If nothing else, however, medieval book designers probably realised that
in a handsome manuscript the height of the written-space equalled the width
of the page.
Until the twelfth century, most
manuscripts were ruled in hardpoint,
that is, with blind lines scored with a stylus or back of the knife.
Scribes ruled hard and sometimes cut through the parchment
by mistake. Around the beginning of the twelfth century we first find
guide lines ruled in what looks like pencil: it could be graphite but is
more likely to be metallic lead or even silver. In thirteenth or fourteenth-century
there are probably plummet
markers for just such purposes as ruling manuscripts. From the thirteenth
century onwards, concurrently with plummet (sometimes even in one manuscript),
lines can be ruled in pen
find brown, red, green or purple ink used, and sometimes combinations of
colours giving a festive appearance. Very often the lines marking off the
block of text continue right to the edge of the page, and sometimes they
are double or treble. The horizontal lines for the script sometimes extend
to the edges too, or perhaps the first and last will, or the first, third,
antepenultimate, and last. It is interesting to look at a manuscript and
notice how it has been ruled, but it is not easy to draw any particular
generalisations about what one sees.
Ruling page by page before even
beginning to write was slow and tedious. Various devices were used to speed
the process. The most universal was to measure out the first page of the
gathering, or the first and last page together ) the gatheringwas laid
open, and to follow the lines with a rule to the extreme edge of the page
and there to prick very hard right through the whole stack of leaves. Then
all that was needed was to open the pages and join up the prickings
and the ruling pattern would be duplicated exactly from page to page.

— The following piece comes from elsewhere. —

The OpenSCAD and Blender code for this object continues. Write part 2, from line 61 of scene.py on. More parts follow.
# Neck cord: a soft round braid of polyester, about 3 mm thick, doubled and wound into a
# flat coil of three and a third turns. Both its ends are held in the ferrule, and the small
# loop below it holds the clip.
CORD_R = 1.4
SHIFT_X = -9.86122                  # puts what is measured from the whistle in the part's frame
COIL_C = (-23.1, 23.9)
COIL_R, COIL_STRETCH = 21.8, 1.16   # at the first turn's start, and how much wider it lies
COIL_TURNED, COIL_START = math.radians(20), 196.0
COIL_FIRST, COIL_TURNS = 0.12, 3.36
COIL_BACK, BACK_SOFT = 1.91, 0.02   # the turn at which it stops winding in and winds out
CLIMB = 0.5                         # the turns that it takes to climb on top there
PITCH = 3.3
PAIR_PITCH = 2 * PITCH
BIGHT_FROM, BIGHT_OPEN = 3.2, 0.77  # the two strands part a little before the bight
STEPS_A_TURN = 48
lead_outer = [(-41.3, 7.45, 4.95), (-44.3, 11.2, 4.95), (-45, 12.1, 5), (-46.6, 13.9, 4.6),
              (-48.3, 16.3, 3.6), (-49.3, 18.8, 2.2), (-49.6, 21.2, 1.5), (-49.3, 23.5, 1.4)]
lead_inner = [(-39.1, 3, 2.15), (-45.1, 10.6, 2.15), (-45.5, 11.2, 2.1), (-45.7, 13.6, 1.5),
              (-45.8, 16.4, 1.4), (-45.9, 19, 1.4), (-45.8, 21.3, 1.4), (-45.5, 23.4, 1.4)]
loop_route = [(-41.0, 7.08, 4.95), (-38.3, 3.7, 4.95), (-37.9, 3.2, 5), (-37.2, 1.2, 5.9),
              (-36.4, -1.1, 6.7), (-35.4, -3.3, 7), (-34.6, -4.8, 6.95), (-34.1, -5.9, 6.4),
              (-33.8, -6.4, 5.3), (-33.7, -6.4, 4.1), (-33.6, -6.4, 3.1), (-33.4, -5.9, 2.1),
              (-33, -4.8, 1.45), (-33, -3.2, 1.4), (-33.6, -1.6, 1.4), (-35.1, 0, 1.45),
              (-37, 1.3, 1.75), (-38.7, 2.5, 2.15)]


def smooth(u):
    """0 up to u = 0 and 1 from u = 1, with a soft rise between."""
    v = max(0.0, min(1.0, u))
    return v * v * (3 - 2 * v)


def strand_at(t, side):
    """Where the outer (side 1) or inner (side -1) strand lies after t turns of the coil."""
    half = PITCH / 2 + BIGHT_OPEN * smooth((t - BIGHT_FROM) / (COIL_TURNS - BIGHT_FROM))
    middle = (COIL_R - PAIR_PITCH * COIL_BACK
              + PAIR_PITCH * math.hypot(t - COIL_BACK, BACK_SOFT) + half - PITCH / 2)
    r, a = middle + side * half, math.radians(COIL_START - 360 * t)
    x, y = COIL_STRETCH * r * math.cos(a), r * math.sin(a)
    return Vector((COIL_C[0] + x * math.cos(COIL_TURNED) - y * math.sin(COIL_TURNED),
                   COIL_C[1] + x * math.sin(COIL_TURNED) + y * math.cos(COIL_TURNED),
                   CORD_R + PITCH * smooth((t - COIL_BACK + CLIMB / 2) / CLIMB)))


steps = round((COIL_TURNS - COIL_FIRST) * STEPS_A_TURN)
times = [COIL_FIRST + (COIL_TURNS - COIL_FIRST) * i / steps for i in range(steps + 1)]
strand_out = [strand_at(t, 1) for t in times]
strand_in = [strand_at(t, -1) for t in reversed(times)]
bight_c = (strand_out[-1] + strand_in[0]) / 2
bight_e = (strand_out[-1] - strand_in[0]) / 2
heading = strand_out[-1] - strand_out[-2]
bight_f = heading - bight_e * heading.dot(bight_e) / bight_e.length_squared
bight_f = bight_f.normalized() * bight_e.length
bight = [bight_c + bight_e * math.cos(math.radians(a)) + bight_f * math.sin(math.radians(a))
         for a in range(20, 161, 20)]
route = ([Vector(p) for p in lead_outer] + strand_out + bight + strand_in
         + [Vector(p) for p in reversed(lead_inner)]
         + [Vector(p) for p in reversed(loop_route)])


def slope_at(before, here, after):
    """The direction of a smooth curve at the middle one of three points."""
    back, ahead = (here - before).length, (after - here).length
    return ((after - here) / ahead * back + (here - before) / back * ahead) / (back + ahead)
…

Sometimes these holes were apparently pricked with the very tip of a knife
because they are the shape of tiny triangular wedges. Usually they must
have been pushed with a carpenter's awl, a metal spike on a wooden handle.
Prickings are not always visible as they are frequently trimmed off in
If they occur in the inner margins as well as the outer margins, the leaves
must have been ruled while the gatherings were folded into pages. Occasionally
one notices (especially if alerted to look out for it) that every eight
or ten lines or so one hole will be crooked or unduly widely spaced. If
this is consistent in several gatherings, it is a good clue that the prickings
had been made with some kind of wheel, like a tiny garden roller with spikes,
and that one spike had somehow become knocked out of alignment and thus
the defect recurred at regular intervals as the wheel went round. There
is sometimes evidence too in the later Middle Ages that the multiple lines
for the text were ruled with several pens
tied together, like the rostrum or rake used for making musical staves.
If for any reason these pens were knocked or quivered slightly as they
were drawn across the page, the quaver is reflected at exactly the same
point in several lines simultaneously. This is another clue worth looking
out for in a page of manuscript.
A final artificial device, used
only in the fifteenth century (as far as can be traced) and mostly in north-eastern
Italy, is the ruling frame. This is a familiar feature of Oriental and
Hebrew book production. Holes are drilled in a wooden board and wires are
ingeniously threaded through, emerging in a criss-cross pattern exactly
like that of the framework to be transferred onto the page. Then all that
is needed is to place the blank sheet over the board and rub it with the
fist, and the lines will be impressed identically onto the sheet. Once
more, as with other ruling devices, it is not necessarily easy to tell
when confronting a manuscript if a ruling board has been used. But imagine
how the wires must bisect each other on the board when they cross at right
angles. One must be threaded under the other or pushed right through the
wood and out again on the other side of the wire it crosses. One can see
this in the manuscript, as no line actually crosses another; the lines
stop fractionally short and pick up again a millimetre on the other side
of the crossing. When a line is ruled with a stylus, it simply ploughs
straight across, one way and the other. In the early Middle Ages, scribes
doubtlessly prepared many of the stages of the parchment
themselves. The cottage-industry of the monastic community left little
scope for teams of professional collaborators. Even the parchment was doubtless
a by-product of the monastery's kitchens, and paper
was unknown. But certainly by the fourteenth century it seems to have been
possible to purchase gatheringsof parchment ready prepared for writing.
Ruling continues under miniatures, and there is ruling on blank flyleaves.
For many scribes, the task of writing a manuscript must have begun with
neat stacks of paper or parchment gatherings, ready folded and ruled.